9 000 communautés énergétiques

Dynamiser le tissu économique local, partager les revenus issus de la transition énergétique, démocratiser les choix énergétiques, améliorer l’appropriation des projets par les habitants… “Les avantages sont désormais mieux connus, se réjouit Maria Santos. Les citoyens ou les communautés de citoyens sont considérés comme des parties prenantes du système énergétique. Ils ont le droit de produire, stocker, consommer et revendre leur énergie renouvelable.” La Commission européenne estime à 9 000 le nombre de communautés énergétiquesactuellement en opération (citoyens, entreprises ou collectivités). Et leur potentiel est considérable ! La moitié des citoyens européens – y compris les communautés locales, les écoles et les hôpitaux – pourrait produire sa propre électricité renouvelable d’ici 2050, couvrant ainsi 45 % de la demande en énergie, a estimé la société de conseil néerlandaise CE Delft en 2016.

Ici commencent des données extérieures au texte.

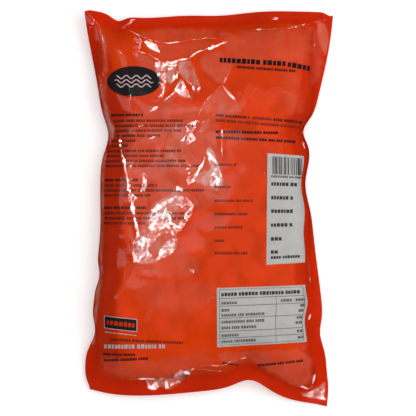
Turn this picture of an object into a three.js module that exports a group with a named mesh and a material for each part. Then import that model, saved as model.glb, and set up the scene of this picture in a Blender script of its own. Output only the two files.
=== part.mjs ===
// A sealed pillow pouch of frozen peeled prawns, lying on its printed front with the back panel up.
// One closed solid: a domed front side, a back side flattened where it rests, and a thin welded band all round.
// Millimetres, +X to the right of the panel, +Y towards the top seal, +Z up. The origin is under the middle of the pouch.
import * as THREE from 'three';

// ---- Driving dimensions ----
const TOP_SEAL = 10;          // width of each welded band
const BOTTOM_SEAL = 13;
const SIDE_SEAL = 8;
const LEAST_SEAL = 2;         // how narrow a side band looks from above where it hangs most steeply
const SEAL_THICKNESS = 1.2;
const SEAL_DROOP = 0.45;      // fall of an end band for each millimetre outwards
const RIM_HEIGHT = 17;        // of the welded band above the surface the pouch lies on
const LEAST_RIM_HEIGHT = 3;
const FILL_HEIGHT = 26;       // of the filled front above the band, before its crown and heaps
const LEFT_ROLL = 26;         // distance over which the film climbs from each band to the full height
const RIGHT_ROLL = 12;
const TOP_ROLL = 90;
const BOTTOM_ROLL = 45;
const ROLL_FULLNESS = 3;      // the film leaves the band this many times steeper than a straight ramp
const BELLY_SINK = 3;         // how far the underside would sag below the surface if nothing held it up
const FIELD_MIDDLE_Y = -8;    // the field that the prawns show in, an ellipse
const FIELD_HALF_WIDTH = 84;
const FIELD_HALF_LENGTH = 138;
const PRAWN_COUNT = 46;
const PRAWN_HALF_LENGTH = 18; // of the mound that a curled prawn makes under the film
const PRAWN_HALF_WIDTH = 10;
const PRAWN_RELIEF = 2.6;

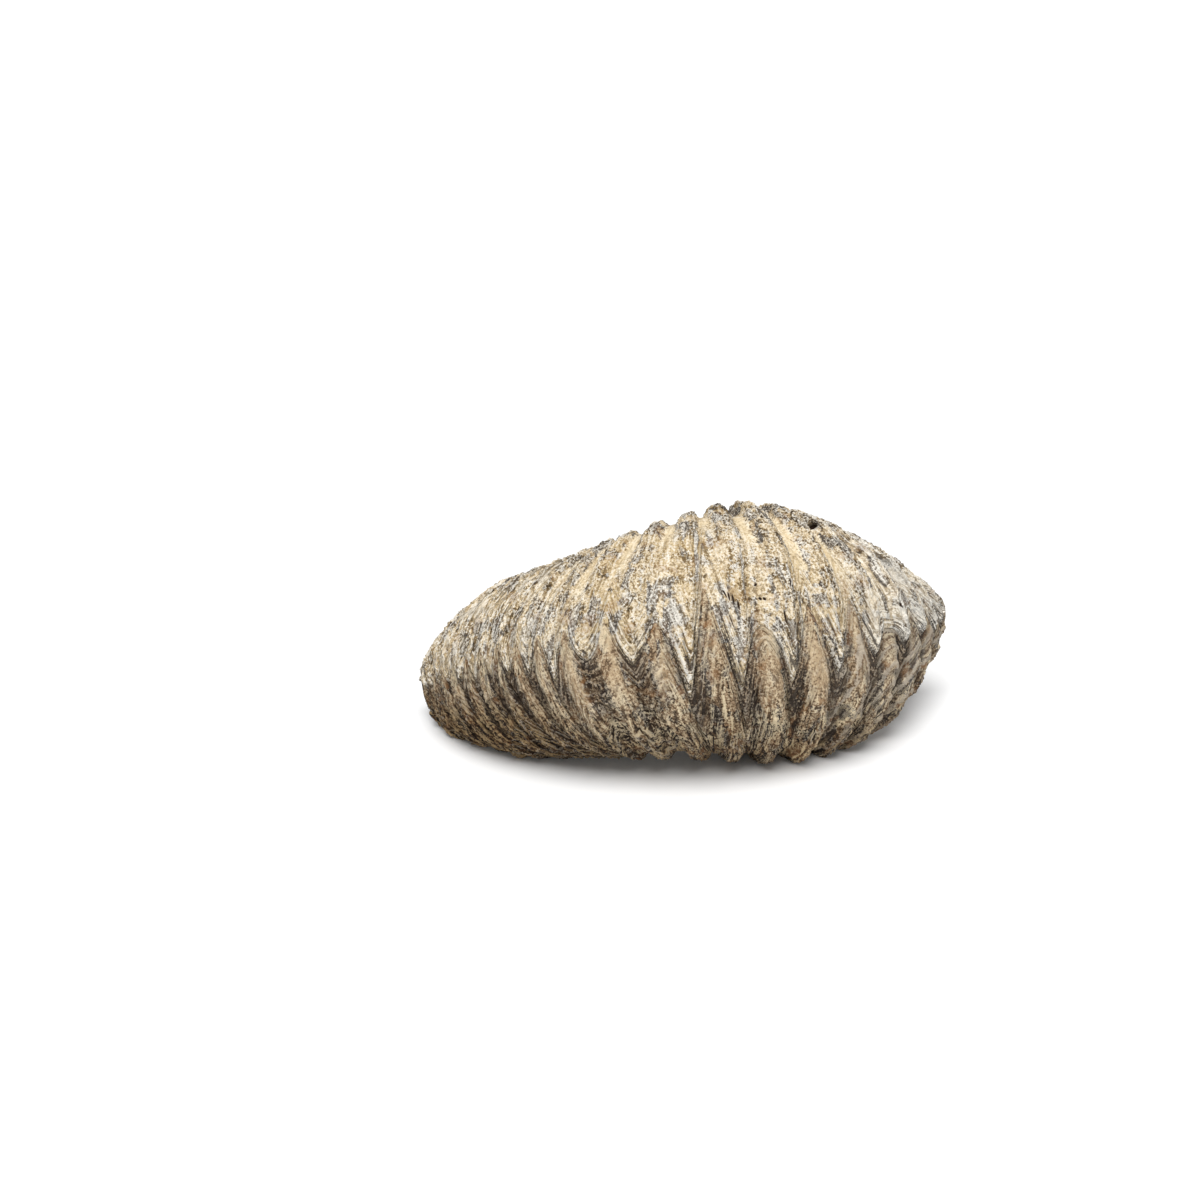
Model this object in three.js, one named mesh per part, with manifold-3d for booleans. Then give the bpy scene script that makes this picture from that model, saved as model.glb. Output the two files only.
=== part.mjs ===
// A fossil oyster of the crescent-shaped, zigzag-margined kind, lying closed on its lower valve.
//
// The shell is a crescent bent round a vertical axis. Seen in section at any place along the
// crescent, each valve climbs from the outer margin over a keel and drops down a steep inner
// flank to the inner margin. Ribs fan from the keel to both margins. On the outer margin every
// rib ends in a pointed tooth, and the teeth of the two valves lock into one zigzag line.
// Both valves are solid, because the shell is filled with hardened sediment.
//
// Millimetres, +Z up. The origin is under the middle of the shell, on the surface it lies on.
import * as THREE from "three";
import { mergeVertices } from "three/addons/utils/BufferGeometryUtils.js";
import Module from "manifold-3d";

// ---- Driving dimensions: millimetres and degrees ----------------------------------------

// Plan of the crescent, as distances from the axis that it is bent round.
const MARGIN_RADIUS = 61; // outer zigzag margin
const MARGIN_SWELL = [1.2, 1.2, 0.8, 0, 0, 0, 0.6, 2.6, 4]; // how much further out, at the stations
const KEEL_RADIUS = 37; // keel at the middle of the shell
const INNER_RADIUS = 20; // inner margin at the middle of the shell
const KEEL_CLOSING = 2.7; // how late the keel runs out to the tips: higher is later
const INNER_CLOSING = 2.4; // the same for the inner margin
const LEFT_END = 81.5; // angle from the middle of the shell to its left tip
const RIGHT_END = 76.5; // and to its blunter right tip

// Heights at nine stations from the left tip to the right tip, before the shell is laid down.
const TOP_LINE = [-3, 5.9, 16.8, 22, 27, 28.5, 20, 8, -1.5]; // crest of the upper keel
const BOTTOM_LINE = [-3, -15.5, -21.5, -24.3, -27, -30.4, -27.2, -13.5, -1.5]; // of the lower keel
const MARGIN_LINE = [-3, -2.7, -0.9, 0.5, -0.8, -3.4, -4, -3, -1.5]; // middle of the zigzag

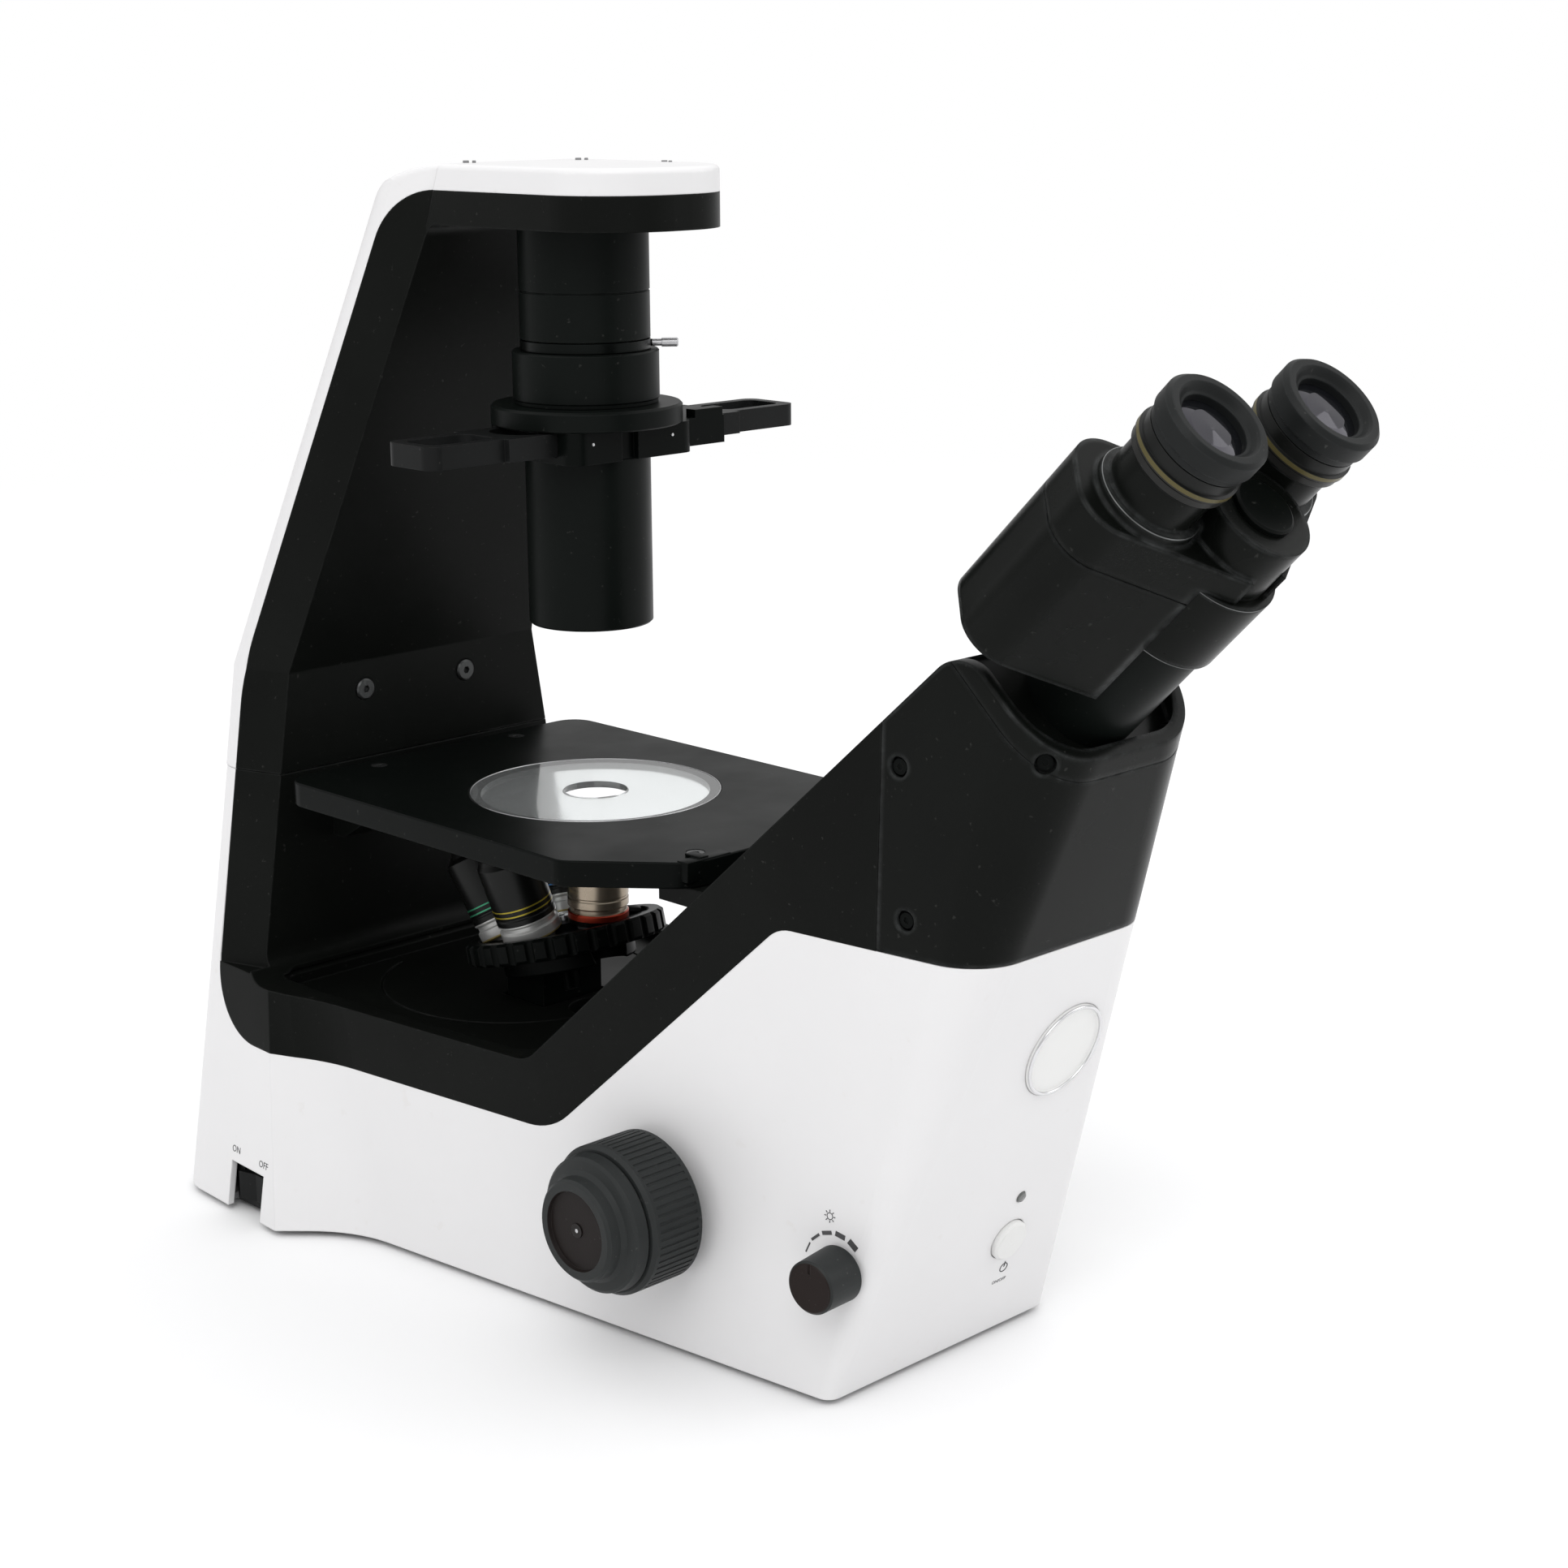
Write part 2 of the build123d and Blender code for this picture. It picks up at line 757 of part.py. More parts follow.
def make_aperture_ring():
    # turning ring between the collar and the lamp tube, with its pin
    bottom = at_stage(collar_heights[1]) + 0.3
    top = at_stage(lever_ring_top) - 0.3
    body = ring(lamp_radius, lamp_radius - tube_wall - 3, bottom, top)
    pin_height = (bottom + top) / 2
    pin_turn = radians(-40.0)
    place = Plane(origin=(0, 0, pin_height), x_dir=(0, 0, 1), z_dir=(cos(pin_turn), sin(pin_turn), 0))
    pin = disc(1.5, lamp_radius - 2, pin_reach - 7, place)
    knob = turned([(0, pin_reach - 7), (1.9, pin_reach - 7), (1.9, pin_reach - 0.5), (1.4, pin_reach),
                   (0, pin_reach)], place)
    return body + pin + knob


def make_iris_blades():
    bottom = at_stage(collar_heights[1]) - 5
    return ring(lamp_radius - tube_wall - 0.9, 7.0, bottom, bottom + 1.2)


def make_condenser_flange():
    bottom, top = (at_stage(z) for z in flange_heights)
    profile = [(beam_radius, bottom), (flange_radius - 0.6, bottom), (flange_radius, bottom + 0.6),
               (flange_radius, top - 1.0), (flange_radius - 1.0, top), (beam_radius, top)]
    return turned(profile)


def make_slider_holder():
    bottom = at_stage(holder_bottom)
    top = at_stage(flange_heights[0])
    left, right, deep = -32.0, 36.0, 29.0
    guide_end = 57.0
    clip = (40.0, 56.0)
    rail = 24.0
    outline = filled((left, -deep), (right, -deep), (right, deep), (left, deep), rounds=[7, 7, 7, 7])
    body = Pos(0, 0, bottom) * extrude(outline, top - bottom)
    body = body + block((right - 1, guide_end), (-rail, rail), (bottom + 1.5, top))
    for side in (-1, 1):
        near, far = sorted((side * slider_half_depth, side * rail))
        body = body + block(clip, (near, far), (top - 0.1, top + 3.5))
    channel = block((left - 5, guide_end + 5), (-slider_half_depth - slide_gap, slider_half_depth + slide_gap),
                    (at_stage(slider_heights[0]) - slide_gap, top + 10))
    notch = block((-6, 3), (-deep - 1, -deep + 3), (bottom - 1, top + 1))
    return body - channel - notch - disc(beam_radius + 3, bottom - 1, top + 1)


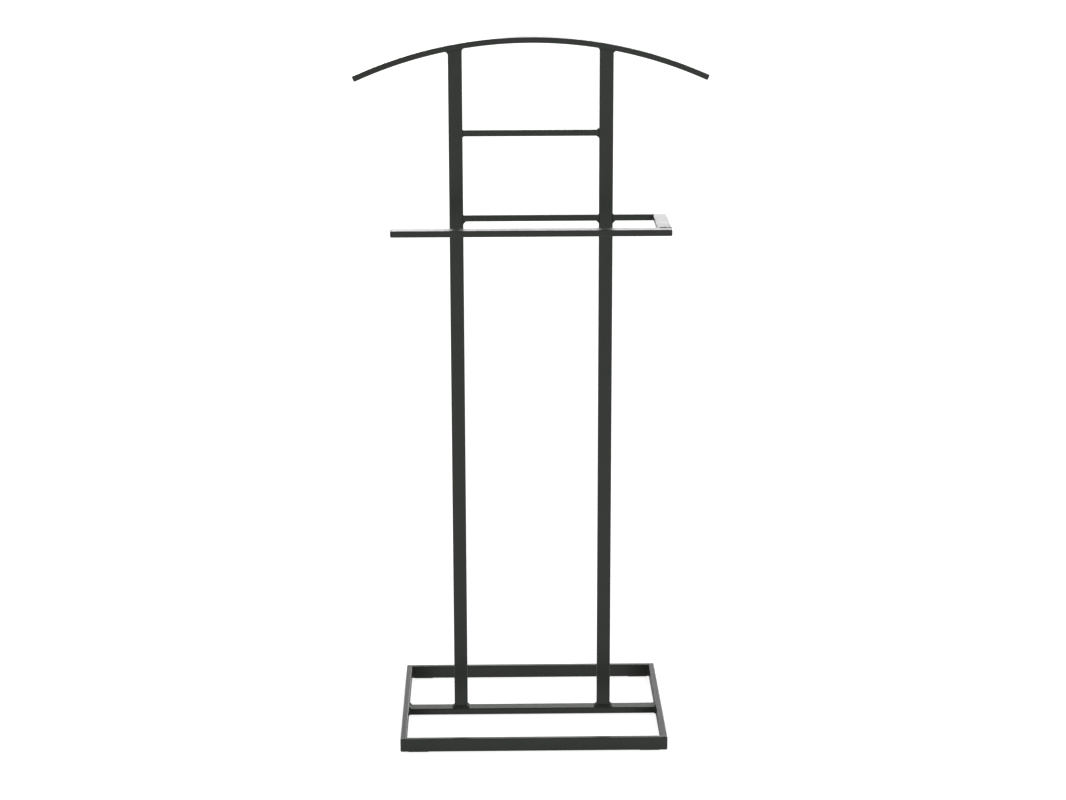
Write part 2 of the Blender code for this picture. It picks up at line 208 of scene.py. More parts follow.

Mais la route est encore longue : les communautés énergétiques sont peu développées en Europe du Sud ainsi qu’en Europe centrale et orientale “où les gouvernements ne voient pas d’un bon œil l’implication des citoyens dans la gestion de l’énergie, poursuit Maria Santos. La transposition de cette directive dans le droit national est ainsi très disparate. “Les cadres juridiques nationaux ne sont pas toujours favorables aux communautés énergétiques mais le grand public hausse le ton pour dépasser les nombreux obstacles qui subsistent sur le terrain : manque d’informations, de connaissances techniques et de financement… ou encore comme en Espagne ou au Portugal, des délais administratifs très longs.”

Une définition à préciser

En 2024, en vue des élections européennes, la coalition européenne a publié un manifeste pour “un futur énergétique démocratique, résilient et abordable” en Europe : “Si les nouveaux eurodéputés favorisent les grandes entreprises, la profitabilité des projets et la compétition économique, au détriment de la co-construction, du portage territorial et de la participation des citoyens aux projets énergétiques… il nous faudra redoubler d’efforts, conclut Maria Santos, mais rien n’est fait, et le pire n’est jamais à craindre.”

En Croatie, l’émergence de l’énergie citoyenne

Grâce aux 140 000 euros investis par des citoyens, la société ZEZ Sun – la toute première communauté énergétique croate – va mettre en service une centrale solaire de 200 kW installée sur les Halles de la ville de Križevci à l’automne 2024. Une victoire pour le directeur de la coopérative ZEZ fondée en 2013, Mislav Kirac : “Nous appelons toutes les communes du pays à nous contacter pour céder leurs toits aux citoyens et leur permettre de bénéficier des retombées financières de ces projets d’énergie renouvelable. La Croatie a beaucoup de potentiel !”

Un collectif pour les économies d’énergie

Enercoop est engagé dans le projet européen Sustainable collective cities and actions for local Europe (SCCALE) aux côtés de dix autres partenaires européens. L’objectif : développer des communautés énergétiques citoyennes à travers l’Europe. En Île-de-France, la coopérative a mobilisé ses sociétaires sur le thème de la sobriété : après plusieurs réunions d’informations et des formations, un collectif de 15 membres s’est créé en 2022 sous la forme d’une association. Avec l’aide du jeu Pète les plombs, “Les économes” sensibilisent aux éco-gestes lors d’événements divers “ouverts et accessibles à tous !”.“L’idée, c’est d’apprendre et de faire ensemble”, explique Camille Lorpin, chargée de coopération européenne et innovation. Un projet-pilote qu’Enercoop compte bien essaimer partout en France.